EXTRACTED RECORDS.
__________________________________________________

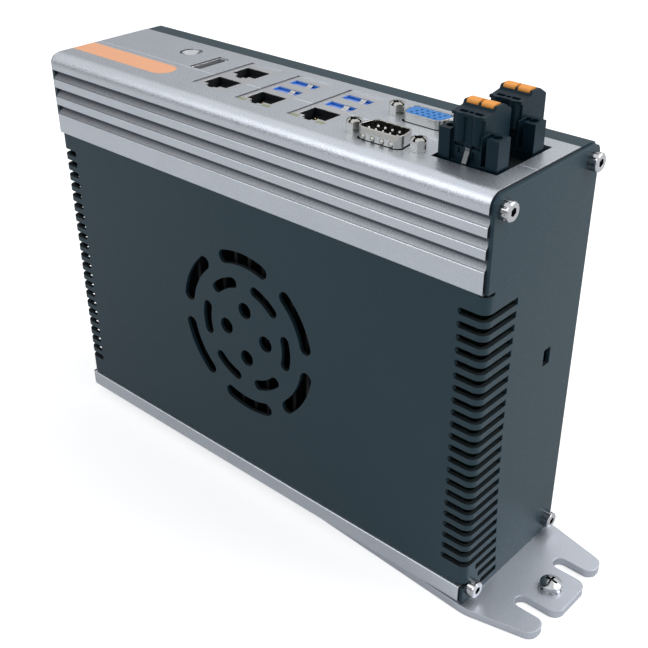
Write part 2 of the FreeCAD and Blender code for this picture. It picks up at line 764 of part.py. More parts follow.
def hdmi_shell():
    top = Z_TOP - PANEL_RECESS
    outer = solid_z(hdmi_corners(0.45), top - 11.0, top)
    inner = solid_z(hdmi_corners(0), top - 12.0, top + 1)
    return outer.cut(inner)


def hdmi_tongue():
    x = top_x(HDMI_X)
    y = top_y(HDMI_Y)
    top = Z_TOP - PANEL_RECESS
    plug = solid_z(hdmi_corners(-0.05), top - 11.0, top - 8.5)
    tongue = block(x - 0.2, y, 1.2, 11.5, top - 9.0, top - 1.5)
    base = box(x - 2.7, x + 2.7, y - 7.4, BOARD_FRONT, top - 14.0, top - 11.0)
    return join([plug, tongue, base])


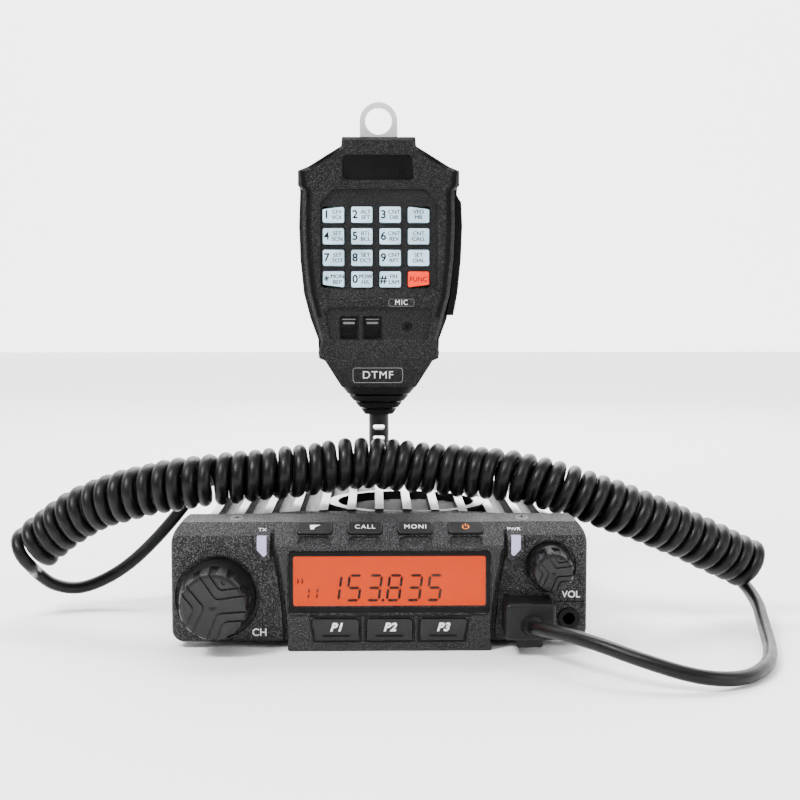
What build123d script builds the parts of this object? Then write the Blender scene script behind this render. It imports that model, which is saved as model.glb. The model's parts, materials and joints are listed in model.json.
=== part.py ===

__________________________________________________

From the line that contains "What build123d script" down to the last line of the listing above, repeat each line exactly, and include nothing else.

FINISHED TASK.
What build123d script builds the parts of this object? Then write the Blender scene script behind this render. It imports that model, which is saved as model.glb. The model's parts, materials and joints are listed in model.json.
=== part.py ===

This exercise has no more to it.